• [Direction] Everything from the first line to the line containing "return length_of(tree, across_bolt.outputs[0])" is to be repeated exactly; nothing past it.

• [Material]
** start **
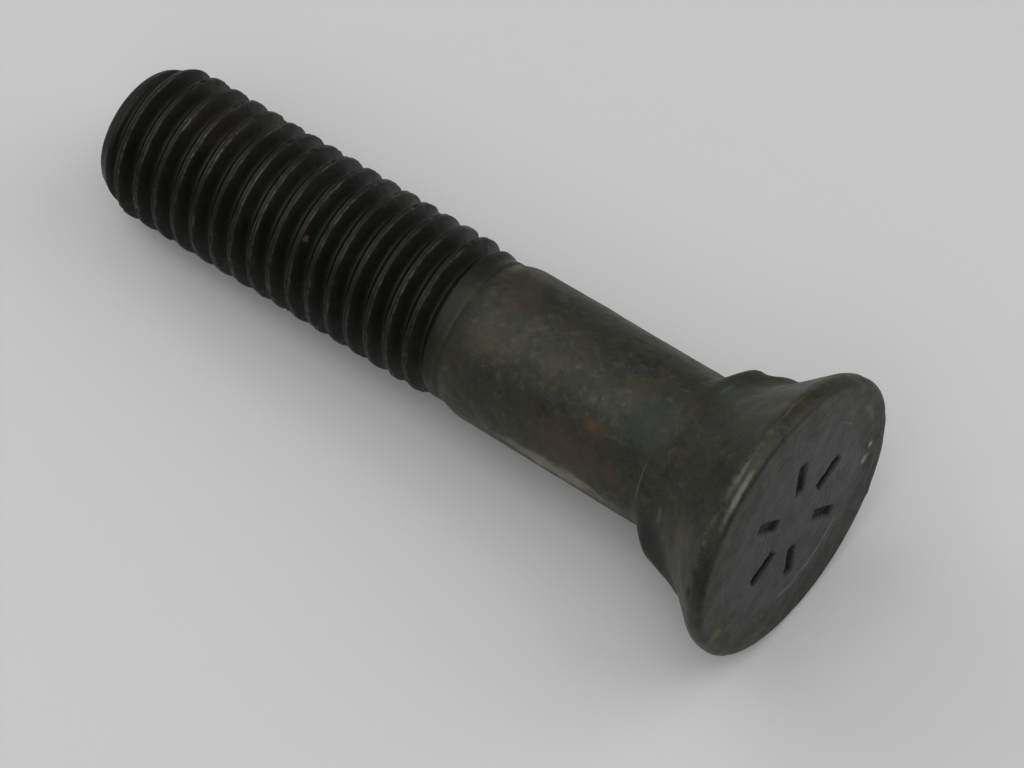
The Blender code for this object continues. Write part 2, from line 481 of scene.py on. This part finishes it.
# Detail and roughness of the noise in fine grain and ragged rims, and in clouds
GRAIN_DETAIL = 6.0
GRAIN_RAGGEDNESS = 0.72
CLOUD_DETAIL = 5.0
CLOUD_RAGGEDNESS = 0.62


def noise_value(tree, place, size, detail=3.0, roughness=0.55):
    """Cloudy values round 0.5 whose largest clouds have about the size given."""
    inputs = {"Vector": place, "Scale": 1 / size, "Detail": detail, "Roughness": roughness}
    return add_node(tree, "TexNoise", inputs).outputs[0]


def length_of(tree, vector):
    """Length of a vector."""
    return add_node(tree, "VectorMath", {0: vector}, operation="LENGTH").outputs["Value"]


def away_from_axis(tree, vector):
    """Length of a vector's part across the bolt."""
    across_bolt = add_node(tree, "VectorMath", {0: vector, 1: (1, 1, 0)}, operation="MULTIPLY")
    return length_of(tree, across_bolt.outputs[0])


def along_axis(tree, vector):
    """Length of a vector's part along the bolt."""
    return add_node(tree, "SeparateXYZ", {0: vector}).outputs["Z"]


def new_mask_group(name, inputs):
    """A node group that puts out a mask: its tree, its inputs inside and its result."""
    tree = bpy.data.node_groups.new(name, "ShaderNodeTree")
    for socket_name, kind in inputs:
        tree.interface.new_socket(socket_name, in_out="INPUT", socket_type="NodeSocket" + kind)
    tree.interface.new_socket("Mask", in_out="OUTPUT", socket_type="NodeSocketFloat")
    inside = tree.nodes.new("NodeGroupInput").outputs
    return tree, inside, tree.nodes.new("NodeGroupOutput").inputs["Mask"]


def use_group(tree, group, inputs):
    """The mask of a group that is placed in a tree with its own values."""
    made = tree.nodes.new("ShaderNodeGroup")
    made.node_tree = group
    fill_inputs(tree, made, inputs)
    return made.outputs["Mask"]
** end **
• [Right answer]
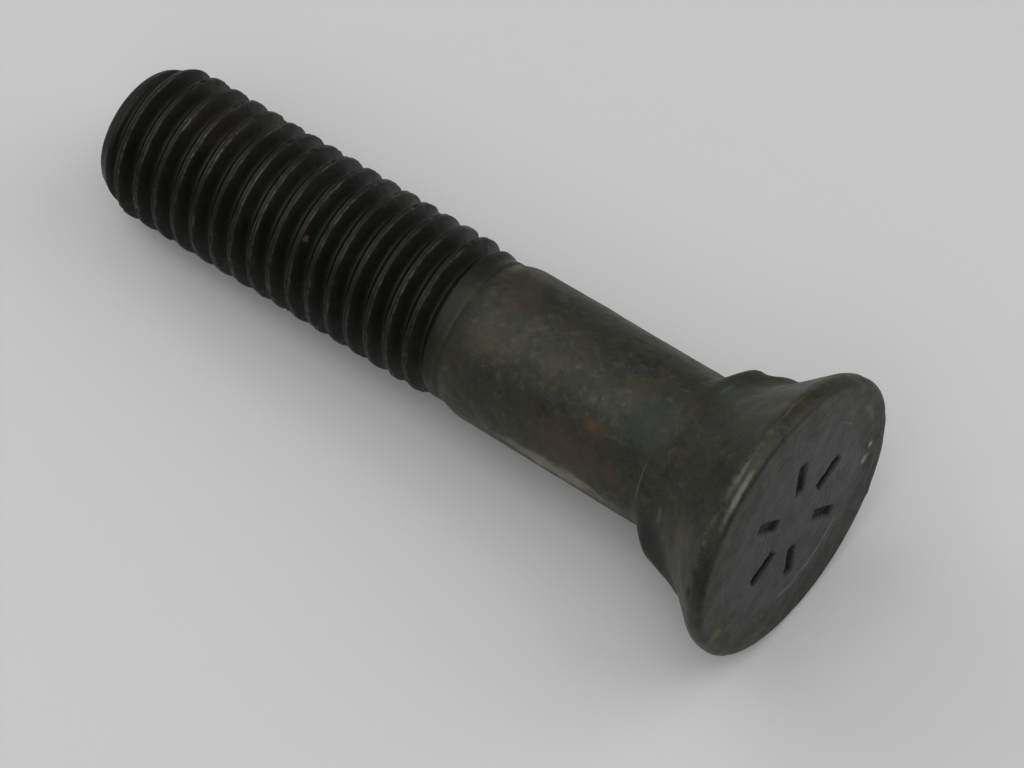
The Blender code for this object continues. Write part 2, from line 481 of scene.py on. This part finishes it.
# Detail and roughness of the noise in fine grain and ragged rims, and in clouds
GRAIN_DETAIL = 6.0
GRAIN_RAGGEDNESS = 0.72
CLOUD_DETAIL = 5.0
CLOUD_RAGGEDNESS = 0.62


def noise_value(tree, place, size, detail=3.0, roughness=0.55):
    """Cloudy values round 0.5 whose largest clouds have about the size given."""
    inputs = {"Vector": place, "Scale": 1 / size, "Detail": detail, "Roughness": roughness}
    return add_node(tree, "TexNoise", inputs).outputs[0]


def length_of(tree, vector):
    """Length of a vector."""
    return add_node(tree, "VectorMath", {0: vector}, operation="LENGTH").outputs["Value"]


def away_from_axis(tree, vector):
    """Length of a vector's part across the bolt."""
    across_bolt = add_node(tree, "VectorMath", {0: vector, 1: (1, 1, 0)}, operation="MULTIPLY")
    return length_of(tree, across_bolt.outputs[0])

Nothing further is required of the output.